Before each season I re-check the one setting that quietly drifts a bike out of legality: wheel size in the display. Get it wrong and the 25 km/h cut-off reads fast or slow, which fails both the law and your own range math. I verify it against a GPS speed reading on my test loop — if the display and the GPS agree at 25 km/h, the cut-off is honest. That five-minute check is the difference between a bike that is legal in fact and one that is only legal in theory.
Frequently Asked Questions
Are e-bike conversion kits legal in the EU?
Yes, if the kit meets the pedelec rules: 250W or less continuous rated power, assistance that cuts off at 25 km/h, and power only while pedalling. A bike meeting all three is treated as a bicycle. A low-speed walk-assist up to 6 km/h is the only allowed exception.

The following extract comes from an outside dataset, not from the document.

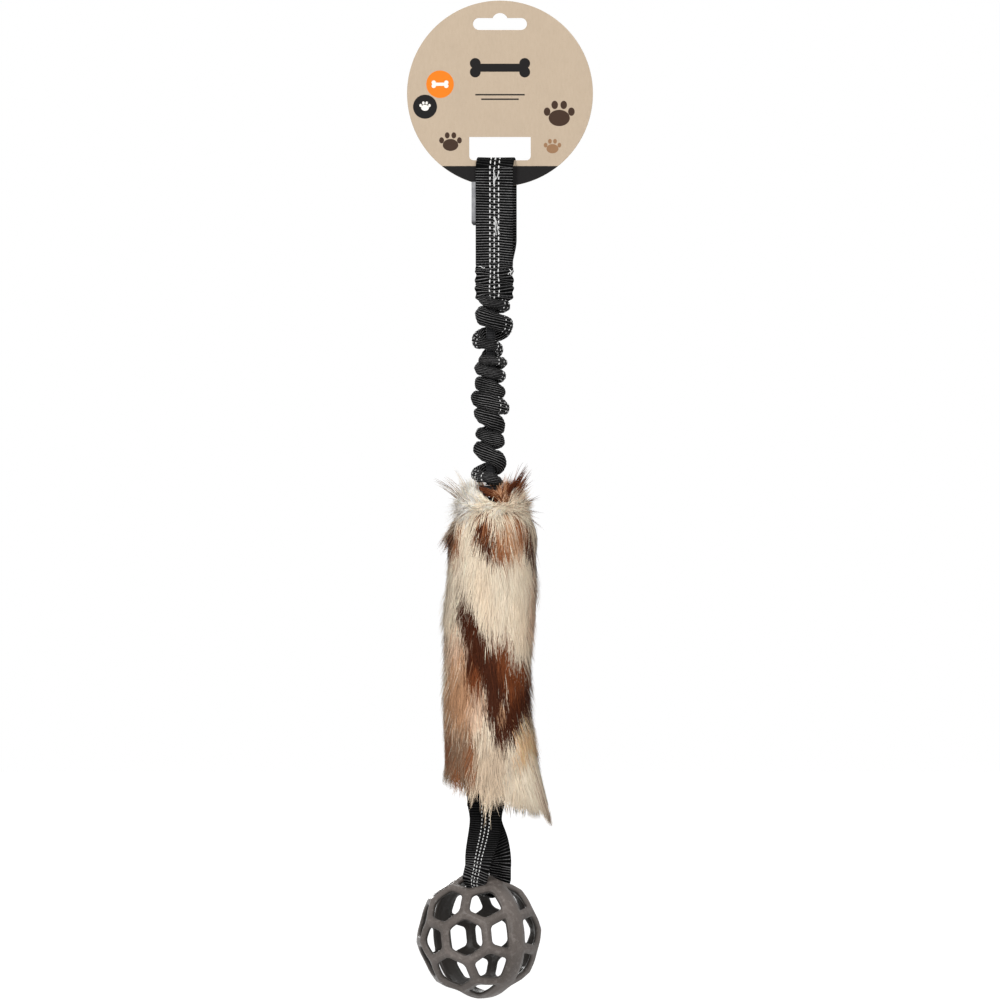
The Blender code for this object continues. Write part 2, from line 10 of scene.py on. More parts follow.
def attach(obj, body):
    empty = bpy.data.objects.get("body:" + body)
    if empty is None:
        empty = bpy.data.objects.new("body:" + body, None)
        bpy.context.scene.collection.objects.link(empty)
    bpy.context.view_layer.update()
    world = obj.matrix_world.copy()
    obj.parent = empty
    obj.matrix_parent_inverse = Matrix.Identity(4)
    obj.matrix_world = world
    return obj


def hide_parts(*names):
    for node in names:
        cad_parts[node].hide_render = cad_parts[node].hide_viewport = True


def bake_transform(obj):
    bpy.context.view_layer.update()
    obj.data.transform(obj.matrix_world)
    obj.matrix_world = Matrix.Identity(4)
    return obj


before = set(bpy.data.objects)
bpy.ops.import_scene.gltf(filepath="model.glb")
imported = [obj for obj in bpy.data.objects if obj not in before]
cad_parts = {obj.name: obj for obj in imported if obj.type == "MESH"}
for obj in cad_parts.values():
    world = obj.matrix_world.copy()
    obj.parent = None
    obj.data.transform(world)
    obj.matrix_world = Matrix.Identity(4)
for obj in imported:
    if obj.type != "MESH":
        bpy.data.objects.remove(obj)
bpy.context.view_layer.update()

toy = bpy.context.scene.collection

# Hang card
# A disc of uncoated kraft board, die cut with a peg slot and a window that the handle hangs in.
# The front is printed in black, orange and white, and the cut edge shows the raw board.
card_radius = 0.062
card_centre = -0.0537
card_thickness = 0.0009
card_bevel = 0.00012
slot_reach, slot_z, slot_radius = 0.014, -0.0073, 0.004
notch_z, notch_radius = -0.0053, 0.0053
window_half, window_bottom, window_top, window_corner = 0.0205, -0.0982, -0.0827, 0.003
foot_band_top = -0.1021
ink_edge = 0.00006
ink_black = (0.014, 0.013, 0.013, 1)
ink_orange = (0.78, 0.205, 0.018, 1)
ink_white = (0.86, 0.82, 0.76, 1)
ink_brown = (0.055, 0.032, 0.022, 1)
ink_tan = (0.30, 0.17, 0.09, 1)


def add(tree, kind, inputs=None, **settings):
    """A node with its settings, and with its inputs set to values or joined to sockets."""
    made = tree.nodes.new(kind)
    for name, value in settings.items():
        setattr(made, name, value)
    for key, value in (inputs or {}).items():
        if isinstance(value, bpy.types.NodeSocket):
            tree.links.new(value, made.inputs[key])
        else:
            made.inputs[key].default_value = value
    return made


def calc(tree, operation, *values):
    kind = "ShaderNodeMath"
    return add(tree, kind, dict(enumerate(values)), operation=operation).outputs[0]


def mix(tree, share, first, second):
    """Colour going from first to second."""
    made = add(tree, "ShaderNodeMix", {0: share, 6: first, 7: second}, data_type="RGBA")
    return made.outputs[2]


def ramp(tree, value, low, high, from_value=0.0, to_value=1.0):
    made = add(
        tree, "ShaderNodeMapRange",
        {"Value": value, "From Min": low, "From Max": high, "To Min": from_value, "To Max": to_value},
        interpolation_type="SMOOTHSTEP",
    )
    return made.outputs[0]


def material_named(name, roughness=0.8, **sockets):
    made = bpy.data.materials.new(name)
    made.use_nodes = True
    shader = made.node_tree.nodes["Principled BSDF"]
    shader.inputs["Roughness"].default_value = roughness
    for socket, value in sockets.items():
        shader.inputs[socket.replace("_", " ")].default_value = value
    return made, made.node_tree, shader


def relief(tree, shader, height, distance, strength=1.0):
    bump = add(tree, "ShaderNodeBump", {"Height": height, "Distance": distance, "Strength": strength})
    tree.links.new(bump.outputs[0], shader.inputs["Normal"])


def place_on(tree):
    """The place on the piece, in metres."""
    return add(tree, "ShaderNodeTexCoord").outputs["Object"]


def split(tree, vector):
    return add(tree, "ShaderNodeSeparateXYZ", {0: vector}).outputs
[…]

What power motor is legal for an EU e-bike conversion?
250 watts continuous rated power is the legal maximum for a pedelec in the EU. The motor may briefly draw more, but its rated continuous output must be 250W. Many kits on the global market are rated higher for the US 750W limit, so check before buying.
Can I have a throttle on an EU conversion?
Not an unrestricted one. EU pedelec rules require power only while pedalling, with assist cutting at 25 km/h. A walk-assist or start-up function up to 6 km/h without pedalling is permitted, but a full throttle pushes the bike into the moped category in most member states.
What is an S-pedelec?
A speed pedelec (L1e-B category) assists beyond the pedelec limits, typically up to 45 km/h or above 250W. It is legally a moped: it generally needs registration, insurance, a plate, an approved helmet and often a licence, and is usually banned from cycle paths.
Do I need insurance for a legal converted e-bike?
A legal pedelec is treated as a bicycle, so no motor insurance is mandated, though some riders use bicycle or home-contents cover. An S-pedelec needs dedicated motor insurance. Always confirm specifics with the provider rather than assume, as terms vary by country.